Sen. Rob Portman (R-OH) today addressed more than 200 supporters at a rally here, one of 18 similar Romney events taking place throughout 12 states today while the presumptive nominee closes out his overseas trip. Portman's visit here marks the second time the Ohio senator has appeared in the neighboring state of Pennsylvania.

"I got a feeling Pennsylvania is going to be in the red column this year. You're going to paint the whole Commonwealth red starting right here in Lancaster County," Portman told an energized crowd. "I got a feeling about it. And it's going to be because, in 2008, we made a mistake."

Over the past week Romney surrogates have been out in full force in battleground states while the candidate is abroad. Speaking to reporters after the event, Portman defended the former Massachusetts governor trip to the United Kingdom, Israel, and Poland -- a journey that that has had its share of ups and downs.

"I think he's had a very strong trip to Israel," said Portman, later adding that the tour "shows people, one, that he does have a lot of foreign policy interest and background, but also that he's going to stand with our allies, which is incredibly important."

Romney first drew the ire of some in England after voicing concerns that the country was not ready to handle the Olympic games.

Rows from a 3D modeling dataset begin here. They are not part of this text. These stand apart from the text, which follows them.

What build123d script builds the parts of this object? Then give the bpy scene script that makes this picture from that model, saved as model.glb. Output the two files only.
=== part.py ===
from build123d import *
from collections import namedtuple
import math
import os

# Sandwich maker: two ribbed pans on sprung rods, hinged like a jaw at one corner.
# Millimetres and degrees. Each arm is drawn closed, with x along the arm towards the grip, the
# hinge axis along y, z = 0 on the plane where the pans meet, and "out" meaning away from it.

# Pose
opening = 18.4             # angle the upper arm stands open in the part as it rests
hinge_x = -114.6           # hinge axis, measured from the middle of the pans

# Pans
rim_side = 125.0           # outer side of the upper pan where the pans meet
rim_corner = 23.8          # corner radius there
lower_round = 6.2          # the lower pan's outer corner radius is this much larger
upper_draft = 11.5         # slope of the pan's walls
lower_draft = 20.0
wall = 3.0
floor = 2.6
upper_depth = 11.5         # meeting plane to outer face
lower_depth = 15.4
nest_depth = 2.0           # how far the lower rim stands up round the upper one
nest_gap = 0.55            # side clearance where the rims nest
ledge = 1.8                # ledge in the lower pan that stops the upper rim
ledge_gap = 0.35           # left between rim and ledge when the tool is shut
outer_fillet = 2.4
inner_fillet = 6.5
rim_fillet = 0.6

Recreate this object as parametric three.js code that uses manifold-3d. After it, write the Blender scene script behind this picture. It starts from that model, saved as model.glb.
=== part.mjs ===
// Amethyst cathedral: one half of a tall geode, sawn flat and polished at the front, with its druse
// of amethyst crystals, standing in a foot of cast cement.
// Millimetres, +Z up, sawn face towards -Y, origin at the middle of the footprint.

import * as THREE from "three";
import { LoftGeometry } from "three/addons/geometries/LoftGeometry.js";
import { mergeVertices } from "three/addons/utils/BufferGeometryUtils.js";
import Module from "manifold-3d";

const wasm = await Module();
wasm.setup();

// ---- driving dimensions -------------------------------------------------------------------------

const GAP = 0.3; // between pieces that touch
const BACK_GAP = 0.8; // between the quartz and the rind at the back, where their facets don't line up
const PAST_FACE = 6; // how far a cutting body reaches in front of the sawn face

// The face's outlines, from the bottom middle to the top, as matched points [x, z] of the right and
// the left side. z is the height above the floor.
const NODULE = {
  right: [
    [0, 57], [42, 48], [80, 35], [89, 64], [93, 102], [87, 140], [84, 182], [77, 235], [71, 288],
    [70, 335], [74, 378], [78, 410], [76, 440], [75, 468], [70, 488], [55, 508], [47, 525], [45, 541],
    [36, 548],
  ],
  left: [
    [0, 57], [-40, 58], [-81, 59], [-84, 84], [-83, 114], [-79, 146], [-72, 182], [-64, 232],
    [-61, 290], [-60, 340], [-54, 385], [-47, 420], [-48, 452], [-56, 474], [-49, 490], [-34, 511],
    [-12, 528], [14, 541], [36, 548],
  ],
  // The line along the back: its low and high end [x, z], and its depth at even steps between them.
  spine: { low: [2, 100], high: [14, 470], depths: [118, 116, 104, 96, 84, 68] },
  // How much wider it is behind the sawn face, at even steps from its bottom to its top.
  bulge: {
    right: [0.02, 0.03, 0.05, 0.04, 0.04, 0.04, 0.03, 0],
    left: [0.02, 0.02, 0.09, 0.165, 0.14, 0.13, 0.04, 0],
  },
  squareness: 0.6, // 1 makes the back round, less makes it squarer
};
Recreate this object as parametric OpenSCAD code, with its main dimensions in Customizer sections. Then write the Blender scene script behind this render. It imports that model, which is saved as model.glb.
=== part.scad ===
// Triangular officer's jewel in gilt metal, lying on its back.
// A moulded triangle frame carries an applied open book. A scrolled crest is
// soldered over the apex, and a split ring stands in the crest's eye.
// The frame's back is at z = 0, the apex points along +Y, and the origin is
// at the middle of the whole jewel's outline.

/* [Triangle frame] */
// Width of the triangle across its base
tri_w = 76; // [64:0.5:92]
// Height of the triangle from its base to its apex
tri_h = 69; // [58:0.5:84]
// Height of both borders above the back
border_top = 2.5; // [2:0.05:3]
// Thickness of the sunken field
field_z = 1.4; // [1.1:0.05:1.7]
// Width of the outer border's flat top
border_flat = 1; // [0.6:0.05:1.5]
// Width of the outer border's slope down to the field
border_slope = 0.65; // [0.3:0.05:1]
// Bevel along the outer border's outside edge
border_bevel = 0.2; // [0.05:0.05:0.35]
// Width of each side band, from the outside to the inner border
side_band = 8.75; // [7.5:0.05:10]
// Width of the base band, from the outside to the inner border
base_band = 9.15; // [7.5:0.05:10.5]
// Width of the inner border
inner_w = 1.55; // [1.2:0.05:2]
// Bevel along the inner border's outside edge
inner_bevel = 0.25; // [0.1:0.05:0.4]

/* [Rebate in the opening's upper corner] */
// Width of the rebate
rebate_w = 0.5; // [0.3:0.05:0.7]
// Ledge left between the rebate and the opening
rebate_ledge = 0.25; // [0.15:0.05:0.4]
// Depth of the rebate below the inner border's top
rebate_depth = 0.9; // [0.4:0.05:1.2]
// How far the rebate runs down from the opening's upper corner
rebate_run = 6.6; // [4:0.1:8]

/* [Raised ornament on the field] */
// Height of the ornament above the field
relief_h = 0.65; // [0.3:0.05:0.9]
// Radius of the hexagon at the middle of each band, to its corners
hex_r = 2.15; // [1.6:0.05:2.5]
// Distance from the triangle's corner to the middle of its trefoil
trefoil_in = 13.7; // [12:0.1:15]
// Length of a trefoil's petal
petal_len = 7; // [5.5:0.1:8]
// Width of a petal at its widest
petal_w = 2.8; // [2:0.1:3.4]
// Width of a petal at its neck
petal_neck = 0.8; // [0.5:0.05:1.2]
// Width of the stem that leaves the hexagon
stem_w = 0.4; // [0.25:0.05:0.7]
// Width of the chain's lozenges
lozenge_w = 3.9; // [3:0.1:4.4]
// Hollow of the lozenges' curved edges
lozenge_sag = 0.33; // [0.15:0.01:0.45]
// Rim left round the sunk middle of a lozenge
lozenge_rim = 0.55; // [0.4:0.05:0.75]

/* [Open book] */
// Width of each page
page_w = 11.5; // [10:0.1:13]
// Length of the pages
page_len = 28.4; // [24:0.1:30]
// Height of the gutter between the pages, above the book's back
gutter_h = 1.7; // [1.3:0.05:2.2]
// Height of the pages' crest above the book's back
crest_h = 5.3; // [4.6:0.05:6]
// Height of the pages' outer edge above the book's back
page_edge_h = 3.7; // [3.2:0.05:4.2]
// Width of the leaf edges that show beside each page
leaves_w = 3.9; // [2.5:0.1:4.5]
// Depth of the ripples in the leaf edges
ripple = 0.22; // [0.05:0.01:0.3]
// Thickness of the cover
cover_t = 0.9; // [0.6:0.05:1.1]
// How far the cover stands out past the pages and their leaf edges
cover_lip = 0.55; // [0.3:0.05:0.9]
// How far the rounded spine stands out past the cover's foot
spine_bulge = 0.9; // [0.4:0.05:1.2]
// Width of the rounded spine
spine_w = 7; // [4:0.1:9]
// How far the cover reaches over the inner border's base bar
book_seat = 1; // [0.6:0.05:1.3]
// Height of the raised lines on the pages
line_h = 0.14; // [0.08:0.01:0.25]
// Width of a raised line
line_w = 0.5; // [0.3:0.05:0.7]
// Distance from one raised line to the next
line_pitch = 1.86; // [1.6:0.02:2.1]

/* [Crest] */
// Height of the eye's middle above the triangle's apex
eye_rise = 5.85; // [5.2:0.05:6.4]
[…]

Then, in Israel, the presumptive GOP presidential nominee was criticized for comments suggesting that the reason why Israel's economy has outpaced its neighbors (including the Palestinian Authority) is due to culture.

The Romney campaign has pushed back that the comments have been mischaracterized and that they were not meant to be a slight against Palestinians.

But the freshman Ohio senator did not focus his message on overseas policy, instead concentrating on an economic message that both Democrats and Republicans acknowledge will be the deciding factor in Rust Belt states. 

"The private sector -- we talked about his successes. The governor of Massachusetts, folks, they don't call it Taxachusetts for nothing," said Portman. "It's got an 85% Democrat legislature, yet he cuts taxes 19 times working with them. He starts out with a budget deficit of $3 billion, he turns it around into a surplus and a rainy day fund of $2 billion. That's the kind of leadership we want, somebody who can bring people together and solve problems."

Portman, who was introduced as "potentially the next vice president of the United States," remained dismissive of the notion when speaking to reporters inquiring about his political future.

"I'm here helping Mitt Romney, I'm not here talking about myself," he said when asked what sets him apart from the other names being talked about as joining the national ticket.

But in terms of most utilized surrogates, Portman is near the top of the list. In addition to the numerous events and fundraisers in which he's participated on Romney's behalf in his home state, the former Office of Management and Budget Director under George W. Bush has also visited North Carolina, New Hampshire, and Pennsylvania.

And asked whether or not he is ready for a new job, he again sidestepped the question.
  
"I'll let the Romney folks talk about readiness. As I have said before, Romney has plenty of choices -- a lot of people out there who can do the job. And, ultimately, people are voting for the president and not the VP."